Democrats came out vehemently against the new U.S. Treasury report on the financial market that recommends gutting the Consumer Financial Protection Bureau and overhauling mortgage regulation.

The opposition comes as no surprise given U.S. Treasury Secretary Steven Mnuchin acknowledges the work Financial Service Committee Chair Jeb Hensarling, R-Texas, is doing in Congress to overhaul the Dodd-Frank Act.

Mnuhcin congratulated the House on passing the Financial CHOICE Act, H.R. 10, and mentioned working on a parallel track with Congress to provide swift relief.

Ever since Hensarling revealed the Financial CHOICE Act, Democrats have gone to battle to defend Dodd-Frank, especially the CFPB, urging others in Congress to support what they view as the No. 1 government entity standing up for the financial protection of consumers.  

The comments from Democrats on the new Treasury report echo a lot of concerns they’ve already stated on that front, since both the report and the Financial CHOICE Act have similar missions to change the regulatory framework governing financial institutions.

And while Hensarling is working to execute this change in Congress, this report from Mnuchin is fulfilling an executive order issued by President Donald Trump, mandating that the Treasury examine financial regulations to determine if they satisfied a set of seven core principles.

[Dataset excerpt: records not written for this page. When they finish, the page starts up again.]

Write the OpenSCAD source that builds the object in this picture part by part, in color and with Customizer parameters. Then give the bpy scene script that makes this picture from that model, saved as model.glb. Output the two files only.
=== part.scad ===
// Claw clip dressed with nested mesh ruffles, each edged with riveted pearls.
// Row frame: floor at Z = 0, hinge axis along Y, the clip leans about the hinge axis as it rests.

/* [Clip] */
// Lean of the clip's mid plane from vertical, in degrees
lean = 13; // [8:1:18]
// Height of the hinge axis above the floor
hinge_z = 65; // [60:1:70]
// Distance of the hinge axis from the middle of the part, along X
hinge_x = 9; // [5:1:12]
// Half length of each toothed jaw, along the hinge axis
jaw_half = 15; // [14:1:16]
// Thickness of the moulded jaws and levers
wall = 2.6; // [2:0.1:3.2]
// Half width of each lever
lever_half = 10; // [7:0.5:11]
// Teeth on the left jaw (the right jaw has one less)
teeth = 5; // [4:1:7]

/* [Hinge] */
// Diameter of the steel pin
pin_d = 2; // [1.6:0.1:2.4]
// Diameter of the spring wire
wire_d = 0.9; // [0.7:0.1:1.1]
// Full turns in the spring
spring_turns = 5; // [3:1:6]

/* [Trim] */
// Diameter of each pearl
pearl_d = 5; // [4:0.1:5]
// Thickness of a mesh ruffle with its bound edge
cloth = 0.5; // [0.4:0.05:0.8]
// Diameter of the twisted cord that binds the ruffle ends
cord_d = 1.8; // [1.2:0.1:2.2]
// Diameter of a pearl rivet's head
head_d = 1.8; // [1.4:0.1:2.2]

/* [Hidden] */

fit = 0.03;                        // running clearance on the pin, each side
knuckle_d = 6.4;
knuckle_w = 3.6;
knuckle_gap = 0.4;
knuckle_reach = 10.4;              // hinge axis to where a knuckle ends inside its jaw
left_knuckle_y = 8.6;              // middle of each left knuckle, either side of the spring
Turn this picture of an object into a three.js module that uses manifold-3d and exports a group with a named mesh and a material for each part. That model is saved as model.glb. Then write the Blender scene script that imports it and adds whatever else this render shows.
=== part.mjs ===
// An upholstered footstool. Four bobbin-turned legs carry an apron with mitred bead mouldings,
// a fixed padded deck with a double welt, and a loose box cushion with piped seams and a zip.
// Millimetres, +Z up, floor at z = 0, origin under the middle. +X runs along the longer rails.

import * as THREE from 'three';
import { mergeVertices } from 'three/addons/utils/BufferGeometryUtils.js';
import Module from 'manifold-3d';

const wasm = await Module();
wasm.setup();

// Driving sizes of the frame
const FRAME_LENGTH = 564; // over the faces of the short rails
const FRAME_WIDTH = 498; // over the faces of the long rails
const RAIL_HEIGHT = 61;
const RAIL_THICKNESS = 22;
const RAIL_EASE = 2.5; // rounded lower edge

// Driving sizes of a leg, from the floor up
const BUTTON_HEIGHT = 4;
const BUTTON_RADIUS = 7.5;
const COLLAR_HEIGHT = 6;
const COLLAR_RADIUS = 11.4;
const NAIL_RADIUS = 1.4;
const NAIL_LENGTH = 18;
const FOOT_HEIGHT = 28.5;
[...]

Ranking Member of the Committee on Financial Services Maxine Waters, D-Calif., said, “Our nation’s economic security is in grave danger. The report released by Treasury is an attack on protections for consumers, investors and retirees. Make no mistake, the Treasury Department is proposing to take apart Wall Street Reform just like the Wrong Choice Act – they are just trying to make it sound nicer.”

“In some respects this plan is even more expansive in scope than the Wrong Choice Act, and hides harmful intentions behind generalities and platitudes,” she said.

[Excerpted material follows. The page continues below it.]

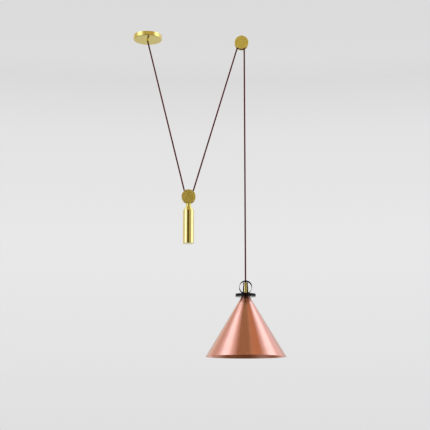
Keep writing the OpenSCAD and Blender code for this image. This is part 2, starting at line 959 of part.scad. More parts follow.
// Spun from sheet: a flat roof, the cone and a bead rolled outwards round the rim
module shade_cone() {
    bead_x = shade_d / 2 - rim_bead_r;
    bead_z = shade_rim_z + rim_bead_r;
    low_z = shade_rim_z - small;
    roof_z = disc_low_z - shade_t;
    top_r = shade_top_d / 2;
    color(copper)
        at_lamp()
            difference() {
                union() {
                    translate([0, 0, bead_z])
                        cylinder(r1 = bead_x, r2 = top_r, h = disc_low_z - bead_z);
                    rotate_extrude()
                        translate([bead_x, bead_z])
                            circle(r = rim_bead_r, $fn = 32);
                }
                translate([0, 0, low_z])
                    cylinder(
                        r1 = top_r + shade_tan * (disc_low_z - low_z) - shade_skin,
                        r2 = top_r + shade_tan * shade_t - shade_skin,
                        h = roof_z - low_z
                    );
                along_z(tube_thread_r + loose_fit, roof_z - small, disc_low_z + small);
            }
}

module shade_washer() {
    color(steel)
        at_lamp()
            translate([0, 0, -shade_t - shade_washer_t])
                difference() {
                    along_z(washer_d / 2, disc_low_z, disc_low_z + shade_washer_t);
                    along_z(tube_thread_r + loose_fit, disc_low_z - small, disc_low_z + 2 * shade_washer_t);
                }
}

module shade_locknut() {
    color(brass)
        at_lamp()
            difference() {
                translate([0, 0, locknut_z])
                    cylinder(r = locknut_r, h = locknut_t, $fn = 6);
                along_z(tube_thread_r + close_fit, locknut_z - small, locknut_z + locknut_t + small);
            }
}

// Its top edge slopes, so that it clears the inside of the cone
module holder_cap() {
    color(plastic_black)
        at_lamp()
            difference() {
                intersection() {
                    turned(holder_r, holder_seam_z, holder_top_z, 1);
                    translate([0, 0, holder_seam_z])
                        cylinder(
                            r1 = holder_r - holder_cap_slope + holder_cap_h,
                            r2 = holder_r - holder_cap_slope,
                            h = holder_cap_h
                        );
                }
                along_z(holder_r - holder_cap_wall, holder_seam_z - small, holder_top_z - holder_roof);
                along_z(tube_thread_r + close_fit, holder_seam_z, holder_top_z + small);
            }
}

module holder_shell() {
    color(plastic_black)
        at_lamp()
            difference() {
                union() {
                    turned(holder_r, holder_low_z, holder_seam_z, 1);
                    along_z(
                        holder_r - holder_cap_wall - close_fit,
                        holder_seam_z - 2, holder_seam_z + holder_spigot_h
                    );
                }
                along_z(screw_shell_r + close_fit, holder_low_z - small, holder_floor_z);
                along_z(contact_r + close_fit, holder_floor_z - small, holder_top_z);
                for (side = [-1, 1])
                    translate([side * holder_wire_x, 0, 0])
                        along_z(wire_d / 2 + loose_fit, holder_floor_z - small, holder_top_z);
            }
}

// Drawn from sheet: a plain tube, and a sloping corner between it and the pierced floor
module screw_shell() {
    corner_z = holder_floor_z - screw_shell_corner;
    inner_rise = screw_shell_corner - screw_shell_t;
    color(brass)
        at_lamp()
            difference() {
                union() {
                    along_z(screw_shell_r, screw_shell_low_z, corner_z);
                    translate([0, 0, corner_z - 0.01])
                        cylinder(
                            r1 = screw_shell_r, r2 = screw_shell_r - screw_shell_corner,
                            h = screw_shell_corner + 0.01
                        );
                }
                along_z(bulb_thread_d / 2, screw_shell_low_z - small, corner_z);
                translate([0, 0, corner_z - 0.01])
                    cylinder(
                        r1 = bulb_thread_d / 2, r2 = bulb_thread_d / 2 - inner_rise,
                        h = inner_rise + 0.01
                    );
                along_z(contact_head_r + 1.5, screw_shell_low_z, holder_floor_z + small);
            }
}

module centre_contact() {
    color(brass)
        at_lamp() {
            union() {
                along_z(contact_head_r, holder_floor_z - contact_head_h, holder_floor_z);
                along_z(contact_r, holder_floor_z - small, holder_seam_z + holder_spigot_h + 0.8);
            }
        }
}

// Two wires fan out from the cord's cut end to the terminals in the shell's floor
module holder_wires() {
    steps = 6;
    low = holder_seam_z + holder_spigot_h;
    color(dark_steel)
        at_lamp()
            for (side = [-1, 1]) {
                start = [side * (wire_d / 2 + 0.2), 0, lamp_cord_end_z - wire_start];
                entry = [side * holder_wire_x, 0, low];
                curve = [
                    for (s = [0 : steps])
                        bend(start, start - [0, 0, 1.8], entry + [0, 0, 3], entry, s / steps)
                ];
                cut_end = start + [0, 0, wire_start];
                wire(
                    concat([cut_end], curve, [entry - [0, 0, holder_floor_t - 2]]),
                    wire_d / 2, [0, 1, 0]
                );
            }
}

// ---- the cord between the pieces ----

module cord_left_run() {
    color(cord_red)
        straight_cord(left_start, 180 - left_slope, left_len);
}

module cord_weight_wrap() {
    color(cord_red)
        at_weight_pulley()
            cord_arc(pitch_r, 180 + left_slope, 360 - right_slope);
}

module cord_right_run() {
    color(cord_red)
        straight_cord(right_start, right_slope, right_len);
}

module cord_ceiling_wrap() {
    color(cord_red)
        at_ceiling_pulley()
            cord_arc(pitch_r, 0, 180 - right_slope);
}

module cord_drop_run() {
    color(cord_red)
        at_lamp()
            along_z(cord_r, drop_low_z + cord_seam, -pulley_drop - cord_seam);
}

module cord_in_lamp() {
    color(cord_red)
        at_lamp()
            along_z(cord_r, lamp_cord_end_z, drop_low_z);
}

canopy_cup();
canopy_strap();
canopy_outlet();
outlet_set_screw();
terminal_block();
terminal_screws();
block_screws();
earth_screw();
canopy_wires();
cord_in_canopy();
ceiling_front_disc();
ceiling_back_disc();
ceiling_hanger();
ceiling_disc_screws();
ceiling_axle();
ceiling_washers();
ceiling_sheave();
ceiling_bush();
weight_front_disc();
weight_back_disc();
weight_disc_screws();
weight_axle();
weight_washers();
weight_sheave();
weight_bush();
weight_neck();
weight_sleeve();
weight_core();
weight_end_cap();
weight_tie_stud();
hoop_band();
hoop_grommet();
hoop_saddle();
stem_cap();
stem_body();
cord_grip();
stem_set_screw();
lamp_nipple();
cap_disc();
shade_cone();
shade_washer();
shade_locknut();
holder_cap();
holder_shell();
screw_shell();
centre_contact();
holder_wires();
cord_left_run();
cord_weight_wrap();
cord_right_run();
cord_ceiling_wrap();
cord_drop_run();
cord_in_lamp();
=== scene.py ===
# %% [markdown]
# # Dressing a rise and fall pendant
# A copper shade hangs on one cloth-covered cord. The cord leaves a brass canopy, runs down
# under the pulley of a counterweight, up over a second pulley and down to the lamp.
# The construction comes packed and is loaded as a fixed frame, in metres, with +Z up, +X to
# the right and the front towards -Y. This lesson only dresses it: it sets up the view, lays
# the cords, lights them and gives every piece its finish.

# %% Load the frame
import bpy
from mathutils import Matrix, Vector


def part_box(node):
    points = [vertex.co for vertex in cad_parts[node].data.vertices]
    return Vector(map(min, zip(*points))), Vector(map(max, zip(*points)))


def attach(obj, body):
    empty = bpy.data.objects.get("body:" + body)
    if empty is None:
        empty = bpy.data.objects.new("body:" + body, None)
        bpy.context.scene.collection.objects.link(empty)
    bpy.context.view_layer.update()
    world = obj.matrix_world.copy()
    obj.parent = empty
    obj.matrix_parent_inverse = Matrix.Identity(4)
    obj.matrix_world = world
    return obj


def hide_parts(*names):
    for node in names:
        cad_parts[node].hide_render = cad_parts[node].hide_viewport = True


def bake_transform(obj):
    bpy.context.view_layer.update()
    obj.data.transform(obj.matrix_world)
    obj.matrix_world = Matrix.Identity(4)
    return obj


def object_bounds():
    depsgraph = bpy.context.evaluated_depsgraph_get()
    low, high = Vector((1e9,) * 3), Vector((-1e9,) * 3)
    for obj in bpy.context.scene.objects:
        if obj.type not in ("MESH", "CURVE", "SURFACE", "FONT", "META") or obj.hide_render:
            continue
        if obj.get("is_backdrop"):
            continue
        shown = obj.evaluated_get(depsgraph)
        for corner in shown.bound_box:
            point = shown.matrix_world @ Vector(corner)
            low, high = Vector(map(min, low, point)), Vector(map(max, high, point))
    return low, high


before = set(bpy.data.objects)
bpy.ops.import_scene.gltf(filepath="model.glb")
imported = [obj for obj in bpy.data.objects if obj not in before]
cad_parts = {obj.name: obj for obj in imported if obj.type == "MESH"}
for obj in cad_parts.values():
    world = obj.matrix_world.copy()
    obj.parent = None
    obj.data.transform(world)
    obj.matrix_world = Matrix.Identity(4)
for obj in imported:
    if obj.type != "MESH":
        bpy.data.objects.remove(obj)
cad_low, cad_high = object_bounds()
print("nodes:", len(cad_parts))

# %% Modules, and the length that all sizes are written in
import math

import bmesh
import bpy
from mathutils import Vector

MM = 0.001


def middle(node):
    """The centre of a node's box."""
    low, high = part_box(node)
    return (low + high) / 2


print("object, mm:", [round(side / MM) for side in cad_high - cad_low])

# %% [markdown]
# ## The view
# The lamp was seen from a few metres away and from below, with a long lens. The line of the
# ceiling stays level and upright things stay nearly upright, so the camera looks straight
# along +Y and is only tilted up. A longer lens further away would flatten the cone's rim to
# a line, and a nearer one would open it into an ellipse.

# %% Camera
CAMERA_PLACE = (0.305, -4.306, -1.6393)
CAMERA_TILT = 10.7
CAMERA_LENS = 83.8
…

Waters gave the example that the report proposes to rewrite the Community Reinvestment Act in an “ambiguous, undefined way that could lead to less investment in our communities.” She said it also instructs Congress “to take action to reduce regulatory fragmentation, overlap and duplication” without any concrete recommendations on how to do so.

And because the CFPB is once again a target in this report, much like the Financial CHOICE Act, Waters adamantly defended the importance of the bureau.

“In many areas, this plan is as brazen and openly regressive as the Wrong Choice Act. It too would destroy the Consumer Bureau, and roll back critical rules in place to ensure the stability of our financial system. The recommendations in this report must not be allowed to come to fruition,” said Waters.

On the Senate side, Sen. Sherrod Brown, D- Ohio, ranking member of the Senate Banking, Housing, and Urban Affairs Committee, said,” “When Wall Street greed goes unchecked, American taxpayers and working families pay the price. Too many hardworking Americans still haven’t fully recovered from the financial crisis, and Washington should be focused on protecting them by holding Wall Street accountable, not doing its bidding.”

Although the timeline of implementing any actual change in the Treasury report is likely to be at least one year away, the Financial CHOICE Act is currently in Brown’s court, the Senate.

Last Thursday, the House of Representatives voted to dismantle the Dodd-Frank Act. However, the act will likely struggle to succeed without more bipartisan support. A bill of this magnitude would need a filibuster-proof vote in the Senate, which is 60 votes or more, meaning Senate Democrats will need to flip sides and vote to support the Act.